WEFX
- Henderson, New York; United States;
- Broadcast area: Watertown, New York
- Frequency: 100.7 MHz
- Branding: 100.7 The Eagle

Programming
- Format: Country music
- Affiliations: Premiere Networks Westwood One

Ownership
- Owner: Community Broadcasters, LLC

History
- First air date: 1991 (as WOTT-FM)
- Former call signs: WOTT-FM (1991–2009)
- Call sign meaning: WatErtown's FoX (previous format)

Technical information
- Licensing authority: FCC
- Facility ID: 30799
- Class: A
- ERP: 6,000 watts
- HAAT: 100 meters (330 ft)

Links
- Public license information: Public file; LMS;
- Website: cbwatertown.com/theeagle

= WEFX =

WEFX (100.7 FM, "100.7 The Eagle") is a commercial radio station licensed to Henderson, New York, United States. It is owned by Community Broadcasters, LLC, and airs a country music radio format.

The radio studios and offices are on Wealtha Avenue in Watertown, New York. The transmitter is on Paul Road at Smithfield Road in Adams, New York. WEFX is a Class A FM station with an effective radiated power (ERP) of 6,000 watts.

==History==
In 1991, the station first signed on the air. Its original call sign was WOTT-FM. It was the sister station of WOTT 1410 AM (now WNER).

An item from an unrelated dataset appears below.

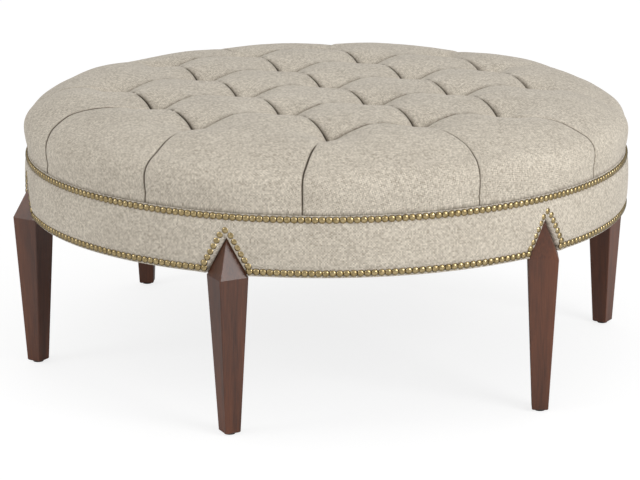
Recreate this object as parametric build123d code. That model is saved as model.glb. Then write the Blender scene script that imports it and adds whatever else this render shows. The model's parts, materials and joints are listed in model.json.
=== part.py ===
from build123d import *
import math
import os

# Round tufted ottoman coffee table on six obelisk-topped legs.
# Millimetres, +Z up. The origin is on the floor under the centre, and leg 1 stands towards -Y.
# Legs, blocks and rails are numbered anticlockwise, seen from above.

# Clearances
fit_gap = 0.2  # between wooden pieces, and round screws and bolts
soft_gap = 0.3  # round padding and covers
overrun = 5.0  # how far a cut runs past the face that it starts from
slim_sides = 6  # sides of slim bars and holes, of which there are many

# Legs: tapered square posts set corner outwards, each ending in a pyramid
leg_count = 6
span_over_legs = 1118.0
leg_side = 50.8
foot_side = 27.0
obelisk_height = 63.3
obelisk_tip_side = 0.8
leg_edge_ease_share = 0.03  # chamfer on the long edges, as a share of the post's side
foot_chamfer = 1.6
shoulder_drop = 3.4  # the shoulder sits this far below the apron's hem

# Glides nailed under the feet
glide_radius = 9.0
glide_sides = 16
glide_height = 3.0
glide_pin_radius = 1.5
glide_pin_length = 14.0

# Apron: curved rails tongued into leg blocks, padded and covered
hem_height = 267.6
rail_height = 86.0
rail_thickness = 22.0
block_width = 90.0
block_depth = 58.0
tongue_thickness = 8.0
tongue_length = 10.0
padding_thickness = 6.1
fabric_thickness = 1.4
hem_turn_under = 10.0
band_top_drop = 0.7  # the band ends this far below the deck's top
notch_gap = 0.6  # round the wooden pyramids

# Deck and its two braces
deck_thickness = 18.0
brace_height = 50.0
brace_width = 38.0
brace_offset = 168.0
brace_deck_screw_reach = 336.0  # from a brace's middle to the screws that come down into it

# Seat: foam pad under a padded, diamond tufted cover
foam_height = 57.0
foam_inset = 31.0  # from the widest line of the seat to the foam's edge
crown_rise = 111.3  # deck top to crown
widest_rise = 39.0  # deck top to the seat's widest line
seat_overhang = 1.4  # past the apron's face
seat_foot_tuck = 3.6  # the seat's foot is drawn in this far from its widest line
shoulder_radius = 38.0
shoulder_bands = 3
crown_bands = 2
crown_flat_radius = 249.0
tuft_spacing = 165.0
tuft_depth = 52.0
saddle_depth = 10.0  # of a fold midway between two tufts
pillow_depth = 14.0  # of the gentle slope that rounds each pillow off
plug_radius = 11.0  # the cover's puckers, down in the foam's holes
plug_length = 12.0
pleat_depth = 9.0
pleat_width = 8.0  # at the surface
pleat_climb = 62.0  # the way in which a pleat climbs out of its tuft
pleat_foot_depth = 3.0
pleat_lap = 10.0  # how far one straight stretch of a pleat runs on past the next one's start

# Ties that hold the tufts down
tie_radius = 1.5
tie_hole_radius = 4.0
toggle_length = 26.0
toggle_width = 9.0
toggle_thickness = 6.0

# Dust cover under the frame
dust_cover_thickness = 0.8
dust_cover_inset = 4.0
staple_length = 10.0
staple_width = 1.2
staple_height = 0.6
staples_between_legs = 5
staple_inset = 6.0

# Decorative nails
nail_radius = 5.4
nail_dome = 3.4
nail_facets = 4
nail_pitch = 11.12
nail_lift = 0.15  # between a nail and the fabric
top_row_drop = 10.0  # below the band's top edge
low_row_rise = 8.1  # above the hem
vee_strip = 5.8  # fabric left between the wood and the nails
vee_apex_rise = 14.0  # apex nail above the tip of the wood
vee_first_rise = 5.9  # first pair above the tip of the wood
vee_pairs = 6
low_row_start = 38.4  # from a leg's centre line to the first nail of the low row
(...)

A classic hits format was launched on 100.7 on February 11, 2009. WEFX uses the frequency formerly occupied by WOTT, which moved to 94.1 in Calcium, New York, on February 9, 2009.

As a classic hits station, WEFX played music from the 1960s, 1970s, and 1980s. It used the slogan "Plays the music you grew up with."

On September 6, 2012, WEFX changed its format from classic hits to country music. The station is branded as "100.7 The Eagle".